“Whatever it takes” were the famous words pronounced by former European Central Bank president Mario Draghi in July 2012 to express his intention to support the euro, which at the time was on the verge of collapsing under the pressure of the debt of a number of member states of the eurozone.

Those words did save the euro as they demonstrated clearly that the ECB was going to use all the tools it had at its disposal to save the situation, and the financial markets believed them.

Today, the world is once more facing a situation where the leaders of every country are expected to say they will do whatever it takes to support their economy. Given the nature of the coronavirus spread, the answer needs to be a coordinated one. No country can go it alone.

Analysts are saying that as things stand today, they cannot estimate when things will actually pick up.

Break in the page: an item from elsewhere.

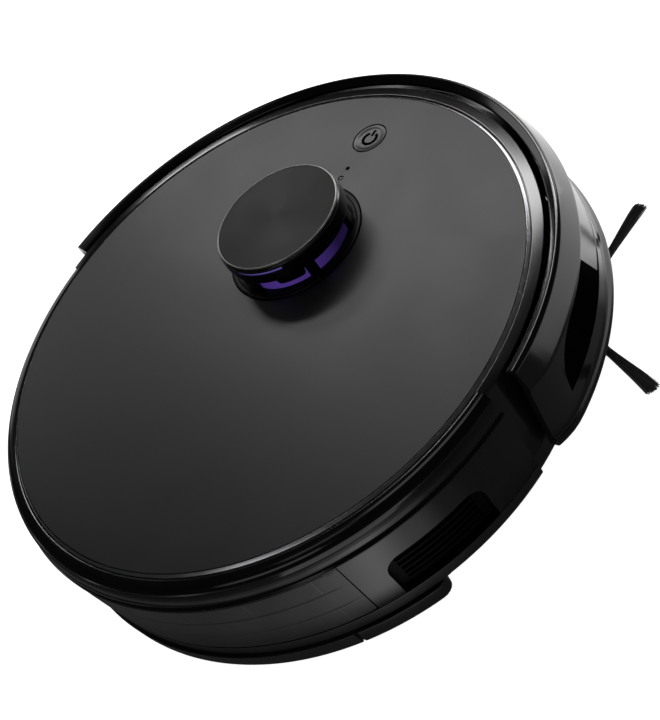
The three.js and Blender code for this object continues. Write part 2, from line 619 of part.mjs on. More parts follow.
// ---- Side brush; its group stands on the floor below the hub ----
// One arm: a slightly curved bar that widens into a tuft of bristles at its tip.
function brushArm(bearing) {
  const lean = (t) => bearing + 9 * (1 - t) ** 2;
  const half = (t) => (t < 0.5 ? 2.9 - 1.8 * t : 2 + 2.3 * ((t - 0.5) / 0.5));
  const edge = (t, sign) => {
    const [x, y] = at(lean(t), 6 + (SIDE_BRUSH.reach - 6) * t);
    const b = rad(lean(t));
    return new THREE.Vector2(x - sign * half(t) * Math.cos(b), y + sign * half(t) * Math.sin(b));
  };
  const steps = [0, 0.17, 0.33, 0.5, 0.67, 0.84, 1];
  const outline = [...steps.map((t) => edge(t, 1)), ...steps.reverse().map((t) => edge(t, -1))];
  return prism(new THREE.Shape(outline), 3.6, 6);
}

function sideBrush() {
  const { arms: bearings, top } = SIDE_BRUSH;
  const hub = turned([[0, 3], [9, 3], [12, 5], [12, 8], [9, top], [0, top]], MEDIUM);
  const shaft = disc(3, top - 1, 21, 0, 0, 16);
  const arms = bearings.map(brushArm);
  const dx = 15;
  const dy = 9;
  const box = prism(beltShape(8, 13, dx, dy), BASE_Z + BASE_THICK + GAP, 40, 10);
  return placed(SIDE_BRUSH.x, SIDE_BRUSH.y, 0,
    mesh('side_brush', join(hub, shaft, ...arms), SKIN.bristle),
    mesh('side_brush_gearbox', box.subtract(disc(3 + RUN, 0, 22, 0, 0, 16)), SKIN.inner));
}

// ---- Fan ----
function fan() {
  const { x: [far, near], y, z, r } = FAN;
  const duct = (inset) => block(
    [-143 - inset, -104 + inset], [50 + inset, 70 - inset], [26 + inset, 46 - inset]);
  const housing = cut(
    join(rod(r, far, near, y, z, MEDIUM), duct(0)),
    rod(r - 2.4, far + 2, near - 2, y, z, MEDIUM),
    duct(2),
    rod(10, near - 5, near + 5, y, z, SMALL),
  );
  const blade = block([near - 14, near - 5], [4, 18.6], [-0.7, 0.7]);
  const blades = [0, 1, 2, 3, 4, 5, 6, 7, 8].map((i) => blade.rotate([i * 40, 0, 0]).translate([0, y, z]));
  const backplate = rod(19, near - 15.6, near - 13.6, y, z, MEDIUM);
  const wheel = join(backplate, rod(6, near - 15, near - 5, y, z), ...blades);
  const motor = join(rod(12, far + 2.3, near - 16.4, y, z), rod(1.5, near - 17, near - 8, y, z, 12));
  return [
    mesh('fan_housing', housing, SKIN.inner),
    mesh('fan_impeller', wheel.subtract(rod(1.9, near - 20, near - 7, y, z, 12)), SKIN.inner),
    mesh('fan_motor', motor, SKIN.steel),
  ];
}

// ---- Dustbin with water tank ----
// The bin's plan: a neck in front, widening to an arc that follows the rear of the body.
function binShape(inset) {
  const neck = BIN.neck - inset;
  const r = BIN.r - inset;
  const y = BIN.y[1] + inset;
  const across = Math.sqrt(r * r - y * y);
  const shape = new THREE.Shape();
  shape.moveTo(-neck, BIN.y[0] + inset);
  shape.lineTo(neck, BIN.y[0] + inset);
  shape.lineTo(neck, y);
  shape.absarc(0, 0, r, Math.atan2(y, across), Math.PI - Math.atan2(y, across));
  shape.lineTo(-neck, y);
  return shape;
}

function dustbin() {
  const [low, high] = BIN.z;
  const outer = prism(binShape(0), low, high, 24);
  const hollow = prism(binShape(2), low + 2, high + 1, 24);
  const partition = block([-108, 108], [126, 128], [low + 1, high]).intersect(outer);
  const inlet = block([-34, 34], [BIN.y[0] - 2, BIN.y[0] + 4], [32, 44]);
  const filterWindow = block([-BIN.neck - 1, -BIN.neck + 3], [59, 87], [31, 55]);
  const bin = join(outer.subtract(hollow), partition);
  return mesh('dustbin_body', cut(bin, inlet, filterWindow), SKIN.inner);
}

const RELEASE = { x: 14, z: [53.5, 62.5] };

function dustbinLid() {
  const lid = prism(binShape(0), BIN.z[1] + GAP, BIN.z[1] + 2.5, 24);
  return mesh('dustbin_lid', lid.subtract(disc(7, 60, 70, 56, 140, SMALL)), SKIN.satin);
}

function rearCover() {
  const cover = sector(162, BODY_R, SEAM_Z + 0.6, 66, 180 - BIN.half, 180 + BIN.half);
  const pocket = block([-RELEASE.x, RELEASE.x], [150, 180], RELEASE.z);
  return mesh('rear_cover', cover.subtract(pocket), SKIN.tank);
}

function releaseButton() {
  const [low, high] = RELEASE.z;
  const slot = block([GAP - RELEASE.x, RELEASE.x - GAP], [150, 180], [low + GAP, high - GAP]);
  return mesh('dustbin_release', ring(163.6, BODY_R - 0.4, 50, 70).intersect(slot), SKIN.satin);
}

// A pleated sheet behind the bin's side window.
function hepaFilter() {
  const shape = new THREE.Shape();
  const pleats = 8;
  const [from, to] = [58, 88];
  const x = GAP + 2 - BIN.neck;
  shape.moveTo(x, from);
  for (let i = 0; i <= pleats; i++) shape.lineTo(x + (i % 2 ? 10 : 6), from + ((to - from) * i) / pleats);
  shape.lineTo(x, to);
  return mesh('hepa_filter', prism(shape, 30, 56), SKIN.filter);
}

// ---- Mop ----
function dShape(r, y) {
  const across = Math.sqrt(r * r - y * y);
  const shape = new THREE.Shape();
  shape.moveTo(-across, y);
  shape.absarc(0, 0, r, Math.atan2(y, across), Math.PI - Math.atan2(y, across));
  return shape;
}

function mop() {
  const [low, high] = MOP.z;
  const bodyOf = (rimIn) => turned([[0, low], [MOP.r - 1.4, low], [MOP.r, low + 2], [MOP.r, MOP.rim],
    [rimIn, MOP.rim], [rimIn, high], [0, high]]);
  const behind = block([-200, 200], [MOP.y, 200], [-5, 30]);
  const pockets = [MOP.latch, MOP.latch.map((b) => 360 - b).reverse()];
  const pocket = ([from, to], r, extra) => sector(r, 180, -5, 30, from - extra, to + extra);
  const body = bodyOf(MOP.ledge + GAP).intersect(behind);
  const mopPlate = cut(body, ...pockets.map((p) => pocket(p, 155, 0.5)));
  const pad = prism(dShape(159, MOP.y + 6), 0.3, low - GAP, 24);
  const latches = pockets.map((p, i) => mesh(i === 0 ? 'mop_latch_right' : 'mop_latch_left',
    bodyOf(MOP.ledge + 3.6).intersect(pocket(p, 158.4, 0)), SKIN.gloss));
  return [mesh('mop_plate', mopPlate, SKIN.tank), mesh('mop_pad', pad, SKIN.pad), ...latches];
}

// ---- Inside ----
function battery() {
  const [y0, y1] = BATTERY.y;
  const middle = (y0 + y1) / 2;
  const cells = prism(roundedRect(2 * BATTERY.x, y1 - y0 - 1, 6), ...BATTERY.z, 4);
  const pack = mesh('battery_pack', cells, SKIN.inner);
  const across = BATTERY.x + 1.7;
  const lid = block([-across, across], [y0 + GAP, y1 - GAP], [BASE_Z, BASE_Z + BASE_THICK]);
  const screws = [-50, 50].map((x) => disc(2.6, BASE_Z - 1, BASE_Z + 1.2, x, middle, 16));
  pack.position.y = middle;
  return [pack, mesh('battery_cover', cut(lid, ...screws), SKIN.satin)];
}

function circuitBoard() {
  const board = block([-66, 66], [-120, -6], [54, 55.6]);
  const places = [
    [-30, -90, 16, 16], [10, -96, 12, 12], [-44, -40, 10, 20], [20, -30, 22, 8], [46, -104, 8, 14],
  ];
  const chip = ([x, y, w, d]) => block([x - w / 2, x + w / 2], [y - d / 2, y + d / 2], [55, 57.2]);
  const chips = places.map(chip);
  return mesh('main_pcb', join(board, ...chips), SKIN.board);
}

function speaker() {
  const low = BASE_Z + BASE_THICK + GAP;
  const profile = [[0, low], [15, low], [15, low + 3], [8, low + 8], [8, low + 11], [0, low + 11]];
  return placed(112, -78, 0, mesh('speaker', turned(profile, MEDIUM), SKIN.inner));
}

const CLIFFS = [-77, -25, 25, 77];
const CLIFF_R = 151;
function cliffBlock(bearing, width, depth, z0, z1) {
  const [x, y] = at(bearing, CLIFF_R);
  const box = new THREE.BoxGeometry(width, depth, z1 - z0).rotateZ(rad(-bearing));
  return solid(box.translate(x, y, (z0 + z1) / 2));
}
const cliffLenses = () => CLIFFS.map((bearing, i) => mesh('cliff_lens_' + (i + 1),
  cliffBlock(bearing, 15.2, 7.2, BASE_Z + 0.2, BASE_Z + 2), SKIN.window));

const chargeContacts = () => SIDES.map(([name, side]) => mesh('charge_contact_' + name,
  mirrored(block([22.4, 45.6], [-133.8, -126.4], [BASE_Z - 0.6, BASE_Z + 1.6]), side), SKIN.steel));

// ---- The robot ----
const robot = new THREE.Group();
robot.add(
  basePan(), sideShell(), topPlate(), trimRing(), powerButton(), statusLamp(), ...exhaustGrilles(),
  ...bumper(), ...bumperSwitches(),
  placed(
    0, TURRET_Y, PLATE_TOP,
    lidarGuard(), lidarCap(), lidarHead(), lidarLens(), lidarBase(), ...lidarDrive(),
  ),
  ...wheelModules(), caster(),
  brushRoller(), brushHousing(), brushGuard(), ...brushDrive(), sideBrush(),
  ...fan(), dustbin(), dustbinLid(), rearCover(), releaseButton(), hepaFilter(), ...mop(),
  ...battery(), circuitBoard(), speaker(), ...cliffLenses(), ...chargeContacts(),
);

// The origin is on the floor below the middle of the whole robot, side brush included.
const middle = new THREE.Box3().setFromObject(robot).getCenter(new THREE.Vector3());
robot.position.set(-middle.x, -middle.y, 0);

export default robot;
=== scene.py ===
import math
import random

import bmesh
import bpy
from mathutils import Matrix, Vector
from mathutils.geometry import tessellate_polygon


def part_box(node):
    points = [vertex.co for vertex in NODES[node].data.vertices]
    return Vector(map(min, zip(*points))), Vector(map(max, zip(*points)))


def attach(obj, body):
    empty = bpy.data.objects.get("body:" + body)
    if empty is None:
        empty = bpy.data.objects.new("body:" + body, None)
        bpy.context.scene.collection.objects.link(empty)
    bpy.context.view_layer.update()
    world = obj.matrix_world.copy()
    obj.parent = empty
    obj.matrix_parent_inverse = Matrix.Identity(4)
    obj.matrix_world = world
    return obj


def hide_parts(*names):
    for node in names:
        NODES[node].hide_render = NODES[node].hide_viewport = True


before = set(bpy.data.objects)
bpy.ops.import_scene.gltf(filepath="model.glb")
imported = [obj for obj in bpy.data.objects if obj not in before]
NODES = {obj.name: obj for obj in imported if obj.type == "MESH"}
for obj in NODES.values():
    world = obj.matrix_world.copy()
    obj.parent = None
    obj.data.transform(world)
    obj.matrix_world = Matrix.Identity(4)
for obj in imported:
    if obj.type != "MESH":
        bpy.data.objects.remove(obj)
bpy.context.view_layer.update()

# A round robot vacuum. Shapes are worked out in millimetres, measured from the body's vertical axis
# on the floor, and placed in the frame in metres. Front is -Y, the robot's right side is -X.
# A bearing is an angle in degrees from the front, turning towards the robot's right side.
MM = 0.001


def middle(node):
    low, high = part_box(node)
    return (low + high) / 2


def top(node):
    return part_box(node)[1].z / MM


AXIS = Vector((middle("top_plate").x, middle("top_plate").y, 0))


def offset(node):
    """The middle of a node from the body's axis, in millimetres."""
    return (middle(node) - AXIS) / MM


# ---- Driving dimensions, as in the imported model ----
PLATE_R = (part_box("top_plate")[1].x - AXIS.x) / MM
PLATE_TOP = top("top_plate")
PLATE_THICK = 2.4
BODY_R = 167.8
FRONT_WALL_R = 163.4
WALL = 2.6
SHOULDER_R = 166
SHOULDER_Z = 68.5
SHOULDER_IN_R = 158.5
SHOULDER_TOP = 79.4
STEP_Z = 67.2
SEAM_Z = 23
BASE_Z = 11
FLOOR_TOP = 13.4
BASE_R = 163
FLOOR_R = 160
FRONT_HALF = 93
VENT = (103, 122.3)
VENT_TOP = 50.5
VENT_CORNER = 3.2
SEAT_IN_R = 149
COVER_FROM = 127.5
COVER_TOP = 65.8

BUMPER_END = 88.5
BUMPER_BOTTOM = 20
CREASE_Z = 68.5
RIM_TOP = 82.8
LIP = (10, 175.6)
CREASE = (0.5, 177.6)
RIM = (1, 170.6)
RIM_FOOT = (2, 165)
WINDOW_HALF = 81.8
WINDOW_TOP = 66.2
WINDOW_LOW = 38.5
WINDOW_CORNER = 8.8
FULLNESS = 2.6
# Where the window turns from glossy smoke to unreflecting black (painted shade), and how that edge leans
# about its middle height.
WINDOW_SHADE_EDGE = 61.4
SHADE_EDGE_LEAN = 0.177
SHADE_EDGE_MIDDLE = 53.5

TURRET_Y = offset("lidar_cap").y
TURRET = (0, TURRET_Y, PLATE_TOP)
BUTTON_Y = offset("power_button").y
BUTTON_R = 10.5
LAMP_Y = offset("status_lamp").y
PINHOLE_Y = LAMP_Y - 7.3
TURRET_HOLE_R = 40.6
POSTS = (0, 60, 118.5, 180, 241.5, 300)
POST_HALF = 4.8
HEAD_R = 31.9
LENS_BEARINGS = (125, 155)
GUARD_IN_R = 33.5
GUARD_R = 37.9
SLIT = (138, 200)
SLIT_Z = (17.2, 18.9)

MOP_R = 169.8
MOP_Y = 76
MOP_LOW = 3.6
MOP_HIGH = 10.7
MOP_RIM = 15
MOP_LATCH = (116, 133)

WHEEL_R = 34
WHEEL_RIM = 28.9
WHEEL_Y = offset("tyre_right").y
PIVOT_Y = -35
CASTER_Y = -126
BRUSH_PLACE = (-124, -87.2)
BRUSH_ARMS = (5.2, 116.6, 241)
BRUSH_REACH = 75.5
# Shares of a quick curve: closest together where it starts.
CURVE = (0, 0.02, 0.08, 0.2, 0.4, 0.7, 1)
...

This is why governments have to say, “Whatever it takes”.

Initially, some said that the impact will be V-shaped, meaning a fast downturn and fast pick up. Thus, they were talking of significant drops in the gross domestic product, even in double digits, and then a strong pick up before the end of the year. Today that view does not seem correct anymore with the spread of the virus across the globe.

We cannot even talk of a U-shaped cycle as we do not know when growth will come. The more people say that things will never be the same again once the health issue passes, the more it is implied that there will not be a pickup any time soon.

Data released on Tuesday shows that there has been an unprecedented collapse in business across the eurozone as EU countries impose severe restrictions on movement to slow the coronavirus

Some said that the economic impact will look like an ‘L’. So we will have a downturn followed by stagnation. This implies that we can see an end to the downturn, which we cannot. So, from what we know today, this is likely to look like an ‘I’, a vertical slide downwards. Every component of aggregate demand – which is what drives any economy – is down. Consumption and investment in capital are in freefall.

Not even at the time of the Great Depression following the crash of 1929 and at the time of the financial and economic crisis of 2007-2012 (two periods which caused the stock markets to crash and which caused high unemployment), did the major part of economic activity shut down as has happened in the last weeks in China, Europe, North America and other parts of the world, and in such a short time. This is why governments have to do whatever it takes to avoid a complete collapse.

Data released on Tuesday shows that there has been an unprecedented collapse in business across the eurozone as EU countries impose severe restrictions on movement to slow the coronavirus. The Purchasing Manager Index Survey conducted in several countries is indicating that a number of countries will experience a deep economic recession. The index suffered a decline not experienced before.

The Group 7 – the seven most powerful economies of the world – issued a statement that they will take all the necessary steps to address the economic crisis caused by coronavirus. They said: “We will do whatever is necessary to restore confidence and economic growth, and to protect jobs, businesses and the resilience of the financial system”.

This is a sure indication that we have reached the whatever-it-takes moment. Individual countries are taking steps, through monetary and fiscal policy, to tackle the situation and stop the freefall in economic activity. I strongly believe such a situation is best tackled collectively and not individually, and, as such, the world needs statesmen not politicians to take on the leadership role.